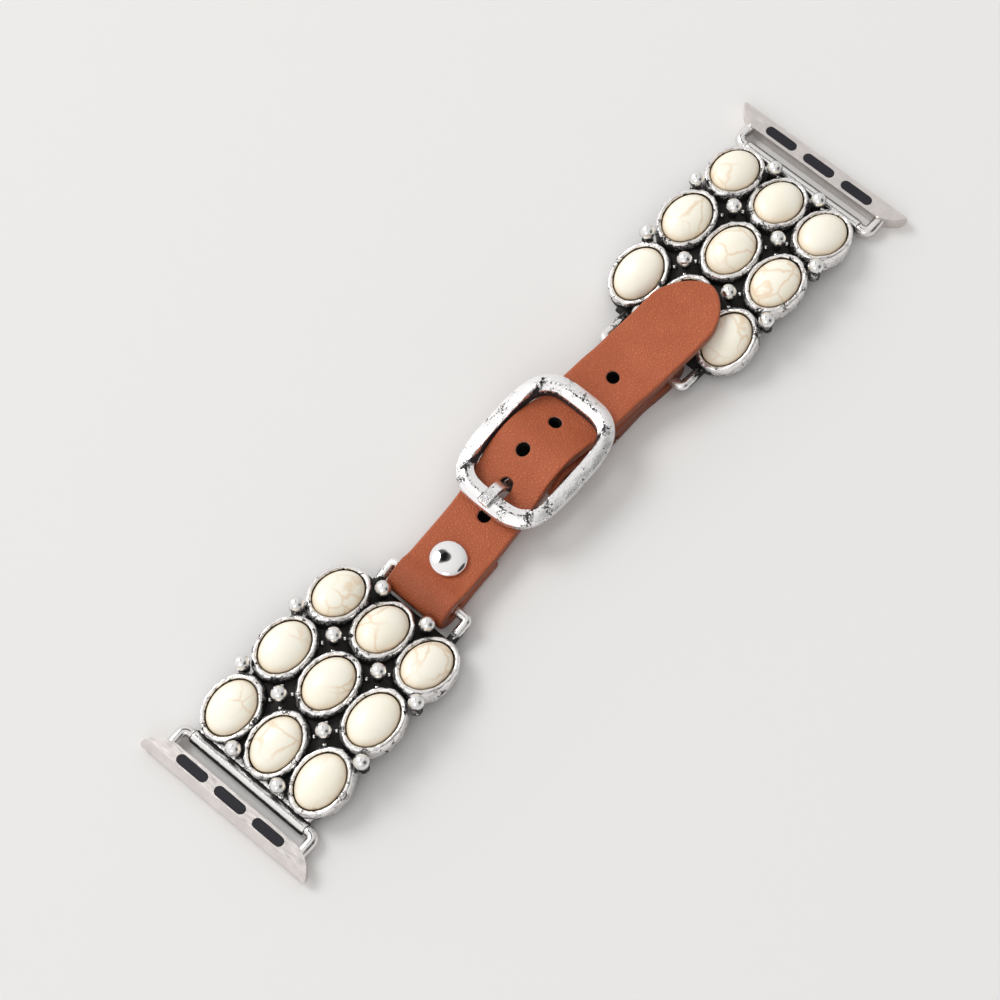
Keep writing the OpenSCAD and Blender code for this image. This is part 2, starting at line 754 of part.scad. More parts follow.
// Prong, turning on the centre bar
module buckle_prong() {
    rest = frame_rise + frame_height - notch_depth;
    path = smooth([for (p = [
        [-0.2, 0.9], [-1.5, 0.87], [-2.9, 0.7], [-4.3, 0.53], [-5.3, 0.75],
        [-6.05, 0.429 * rest], [-6.8, 0.774 * rest], [-7.65, rest], [-8.9, rest + 0.23],
        [-10.7, rest + 0.15]])
            [buckle_x + p[0], bar_z + p[1]]], 3);
    color("lightgray")
        translate([0, prong_y, 0])
            difference() {
                union() {
                    from_side(band(path, prong_thickness / 2), prong_width);
                    cross_bar(buckle_x, 0, bar_z, prong_hub, prong_width);
                }
                cross_bar(buckle_x, 0, bar_z, bar_r + 0.08, prong_width + 2);
            }
}

long_strap();
strap_rivet_cap();
strap_rivet_base();
short_strap();
flat_rivet_caps();
flat_rivet_bases();
buckle_frame();
buckle_prong();
left() panel_casting();  // left_panel_casting
panel_casting();  // right_panel_casting
left() stone(-1, -1);  // left_stone_1
left() stone(-1, 0);  // left_stone_2
left() stone(-1, 1);  // left_stone_3
left() stone(0, -1);  // left_stone_4
left() stone(0, 0);  // left_stone_5
left() stone(0, 1);  // left_stone_6
left() stone(1, -1);  // left_stone_7
left() stone(1, 0);  // left_stone_8
left() stone(1, 1);  // left_stone_9
stone(-1, -1);  // right_stone_1
stone(-1, 0);  // right_stone_2
stone(-1, 1);  // right_stone_3
stone(0, -1);  // right_stone_4
stone(0, 0);  // right_stone_5
stone(0, 1);  // right_stone_6
stone(1, -1);  // right_stone_7
stone(1, 0);  // right_stone_8
stone(1, 1);  // right_stone_9
left() adapter_body();  // left_adapter_body
adapter_body();  // right_adapter_body
left() adapter_lugs();  // left_adapter_lugs
adapter_lugs();  // right_adapter_lugs
left() adapter_inserts();  // left_adapter_inserts
adapter_inserts();  // right_adapter_inserts
left() hinge_pin();  // left_hinge_pin
hinge_pin();  // right_hinge_pin
left() lock_button();  // left_lock_button
lock_button();  // right_lock_button
left() lock_spring();  // left_lock_spring
lock_spring();  // right_lock_spring
left() lock_cover();  // left_lock_cover
lock_cover();  // right_lock_cover
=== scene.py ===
import math

import bmesh
import bpy
import numpy as np
from mathutils import Matrix, Vector, noise


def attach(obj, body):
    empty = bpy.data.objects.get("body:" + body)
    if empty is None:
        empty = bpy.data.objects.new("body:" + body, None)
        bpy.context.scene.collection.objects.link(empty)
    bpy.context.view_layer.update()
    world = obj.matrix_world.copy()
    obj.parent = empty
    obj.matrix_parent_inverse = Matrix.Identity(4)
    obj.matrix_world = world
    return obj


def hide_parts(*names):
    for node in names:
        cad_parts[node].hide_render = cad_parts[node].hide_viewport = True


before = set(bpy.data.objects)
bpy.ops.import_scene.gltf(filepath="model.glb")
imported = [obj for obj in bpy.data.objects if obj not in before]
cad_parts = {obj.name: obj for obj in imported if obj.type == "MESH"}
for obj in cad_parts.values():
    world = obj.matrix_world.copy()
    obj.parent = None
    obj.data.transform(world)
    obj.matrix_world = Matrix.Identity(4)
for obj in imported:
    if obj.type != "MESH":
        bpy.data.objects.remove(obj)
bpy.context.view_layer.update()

# Sizes in millimetres, as in the part's source.
MM = 0.001
# Hinge pin, and a panel's rows, arch and stones.
PIN_X, PIN_Z = 56.0, 1.25
ROW_X, ROW_PITCH, COLUMN_PITCH = 40.45, 10.6, 7.64
ARCH_Z, ARCH_RADIUS = -38.8, 46.0
PLATE, STONE_HEIGHT = 1.1, 3.0
STONE_A, STONE_B = 4.0, 3.0
SEAT_A, SEAT_B = 4.05, 3.05
UNDER_RADIUS = ARCH_RADIUS - PLATE - STONE_HEIGHT
MIDDLE_RADIUS = UNDER_RADIUS + PLATE / 2
ROW_ANGLE = math.asin(ROW_PITCH / ARCH_RADIUS)
GRID = [(i, j) for i in (-1, 0, 1) for j in (-1, 0, 1)]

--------

PROMPT: Give again, word for word, the lines starting at the line that has "left() stone(1, 1);" and ending at the line that has "for node in", with both of those lines included and nothing else.

WRITTEN ANSWER:
left() stone(1, 1);  // left_stone_9
stone(-1, -1);  // right_stone_1
stone(-1, 0);  // right_stone_2
stone(-1, 1);  // right_stone_3
stone(0, -1);  // right_stone_4
stone(0, 0);  // right_stone_5
stone(0, 1);  // right_stone_6
stone(1, -1);  // right_stone_7
stone(1, 0);  // right_stone_8
stone(1, 1);  // right_stone_9
left() adapter_body();  // left_adapter_body
adapter_body();  // right_adapter_body
left() adapter_lugs();  // left_adapter_lugs
adapter_lugs();  // right_adapter_lugs
left() adapter_inserts();  // left_adapter_inserts
adapter_inserts();  // right_adapter_inserts
left() hinge_pin();  // left_hinge_pin
hinge_pin();  // right_hinge_pin
left() lock_button();  // left_lock_button
lock_button();  // right_lock_button
left() lock_spring();  // left_lock_spring
lock_spring();  // right_lock_spring
left() lock_cover();  // left_lock_cover
lock_cover();  // right_lock_cover
=== scene.py ===
import math

import bmesh
import bpy
import numpy as np
from mathutils import Matrix, Vector, noise


def attach(obj, body):
    empty = bpy.data.objects.get("body:" + body)
    if empty is None:
        empty = bpy.data.objects.new("body:" + body, None)
        bpy.context.scene.collection.objects.link(empty)
    bpy.context.view_layer.update()
    world = obj.matrix_world.copy()
    obj.parent = empty
    obj.matrix_parent_inverse = Matrix.Identity(4)
    obj.matrix_world = world
    return obj


def hide_parts(*names):
    for node in names:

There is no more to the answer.